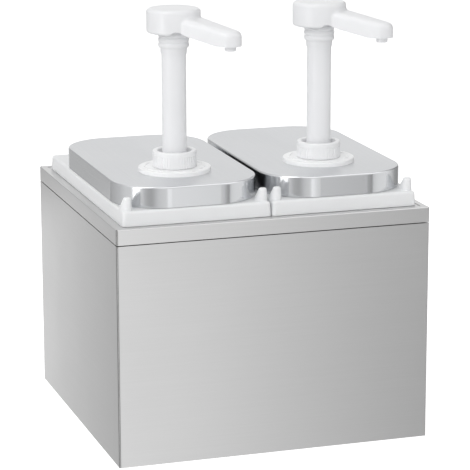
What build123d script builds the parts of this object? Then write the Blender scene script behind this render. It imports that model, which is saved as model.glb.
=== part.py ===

--------------------------------

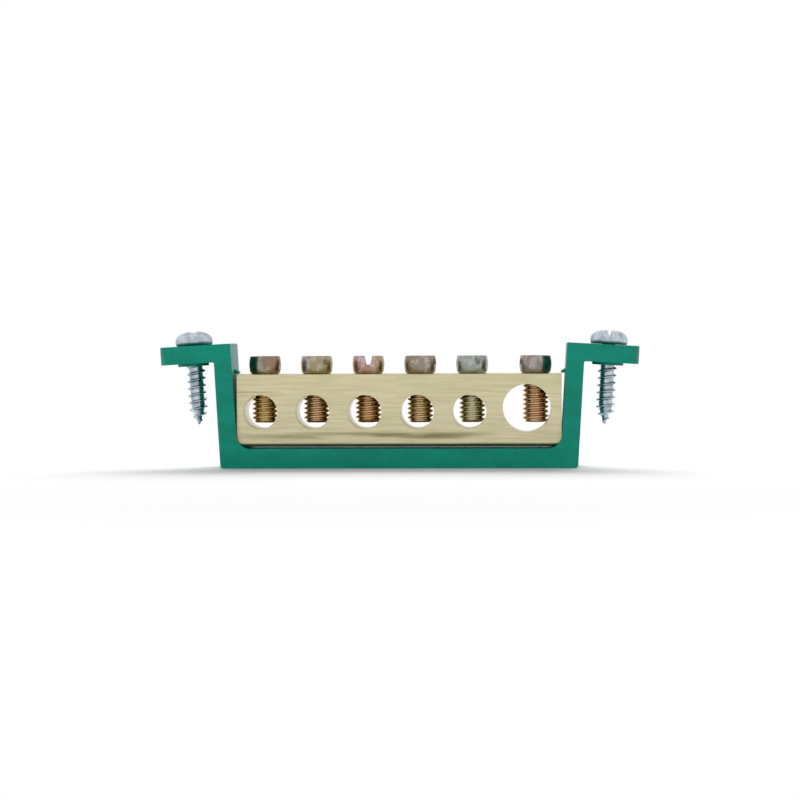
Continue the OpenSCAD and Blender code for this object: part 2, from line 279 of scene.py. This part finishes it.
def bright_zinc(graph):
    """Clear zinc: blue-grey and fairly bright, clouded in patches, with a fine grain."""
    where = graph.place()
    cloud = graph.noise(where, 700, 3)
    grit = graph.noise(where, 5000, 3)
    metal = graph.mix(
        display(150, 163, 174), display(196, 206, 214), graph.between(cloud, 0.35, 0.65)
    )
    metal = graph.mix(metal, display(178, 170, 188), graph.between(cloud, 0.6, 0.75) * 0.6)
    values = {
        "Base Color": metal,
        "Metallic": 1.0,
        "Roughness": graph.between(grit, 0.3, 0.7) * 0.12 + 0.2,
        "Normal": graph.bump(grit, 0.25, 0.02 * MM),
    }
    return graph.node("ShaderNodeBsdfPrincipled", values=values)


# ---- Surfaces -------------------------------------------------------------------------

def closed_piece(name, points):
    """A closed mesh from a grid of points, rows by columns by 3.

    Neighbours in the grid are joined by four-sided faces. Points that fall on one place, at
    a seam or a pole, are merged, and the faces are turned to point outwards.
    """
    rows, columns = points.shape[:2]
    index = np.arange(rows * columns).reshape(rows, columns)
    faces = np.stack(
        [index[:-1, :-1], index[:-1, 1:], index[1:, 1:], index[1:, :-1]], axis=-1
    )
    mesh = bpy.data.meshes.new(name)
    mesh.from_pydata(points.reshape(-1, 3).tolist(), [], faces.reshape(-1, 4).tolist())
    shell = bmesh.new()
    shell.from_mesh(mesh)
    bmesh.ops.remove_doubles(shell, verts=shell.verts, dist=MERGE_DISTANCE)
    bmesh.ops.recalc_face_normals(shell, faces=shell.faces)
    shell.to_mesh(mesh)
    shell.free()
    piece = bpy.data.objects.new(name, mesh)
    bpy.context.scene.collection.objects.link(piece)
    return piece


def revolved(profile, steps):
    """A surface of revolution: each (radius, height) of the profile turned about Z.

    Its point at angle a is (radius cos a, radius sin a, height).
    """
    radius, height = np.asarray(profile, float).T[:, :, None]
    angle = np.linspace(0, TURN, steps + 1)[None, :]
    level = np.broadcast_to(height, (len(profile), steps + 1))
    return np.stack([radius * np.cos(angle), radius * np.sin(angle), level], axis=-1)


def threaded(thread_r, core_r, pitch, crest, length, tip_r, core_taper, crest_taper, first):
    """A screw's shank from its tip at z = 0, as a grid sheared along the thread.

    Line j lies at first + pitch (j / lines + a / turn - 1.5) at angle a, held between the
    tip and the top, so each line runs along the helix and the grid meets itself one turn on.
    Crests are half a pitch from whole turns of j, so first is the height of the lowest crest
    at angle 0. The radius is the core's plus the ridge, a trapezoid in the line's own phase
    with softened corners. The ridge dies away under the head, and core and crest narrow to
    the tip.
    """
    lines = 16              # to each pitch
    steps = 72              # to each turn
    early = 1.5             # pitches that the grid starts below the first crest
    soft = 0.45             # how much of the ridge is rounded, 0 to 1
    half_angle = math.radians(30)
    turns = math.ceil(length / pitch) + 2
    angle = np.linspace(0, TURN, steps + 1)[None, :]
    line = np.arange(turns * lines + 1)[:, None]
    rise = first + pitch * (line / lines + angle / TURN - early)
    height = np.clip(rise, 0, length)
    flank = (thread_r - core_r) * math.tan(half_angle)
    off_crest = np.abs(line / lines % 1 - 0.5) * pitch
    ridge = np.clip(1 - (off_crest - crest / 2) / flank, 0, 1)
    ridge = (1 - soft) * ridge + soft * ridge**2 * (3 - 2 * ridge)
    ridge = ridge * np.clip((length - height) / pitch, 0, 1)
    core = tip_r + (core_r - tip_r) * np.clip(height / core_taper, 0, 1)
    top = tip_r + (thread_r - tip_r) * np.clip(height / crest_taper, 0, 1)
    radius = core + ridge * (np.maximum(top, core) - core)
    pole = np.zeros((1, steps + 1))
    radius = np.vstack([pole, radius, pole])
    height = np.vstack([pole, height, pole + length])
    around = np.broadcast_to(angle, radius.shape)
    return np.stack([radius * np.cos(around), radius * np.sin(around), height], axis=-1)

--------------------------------

Task goal:
In the listing above, locate the line containing "Continue the OpenSCAD" and the line containing "columns by 3.". Transcribe those two lines and everything between them, exactly as written.

Output for this exercise:
Continue the OpenSCAD and Blender code for this object: part 2, from line 279 of scene.py. This part finishes it.
def bright_zinc(graph):
    """Clear zinc: blue-grey and fairly bright, clouded in patches, with a fine grain."""
    where = graph.place()
    cloud = graph.noise(where, 700, 3)
    grit = graph.noise(where, 5000, 3)
    metal = graph.mix(
        display(150, 163, 174), display(196, 206, 214), graph.between(cloud, 0.35, 0.65)
    )
    metal = graph.mix(metal, display(178, 170, 188), graph.between(cloud, 0.6, 0.75) * 0.6)
    values = {
        "Base Color": metal,
        "Metallic": 1.0,
        "Roughness": graph.between(grit, 0.3, 0.7) * 0.12 + 0.2,
        "Normal": graph.bump(grit, 0.25, 0.02 * MM),
    }
    return graph.node("ShaderNodeBsdfPrincipled", values=values)


# ---- Surfaces -------------------------------------------------------------------------

def closed_piece(name, points):
    """A closed mesh from a grid of points, rows by columns by 3.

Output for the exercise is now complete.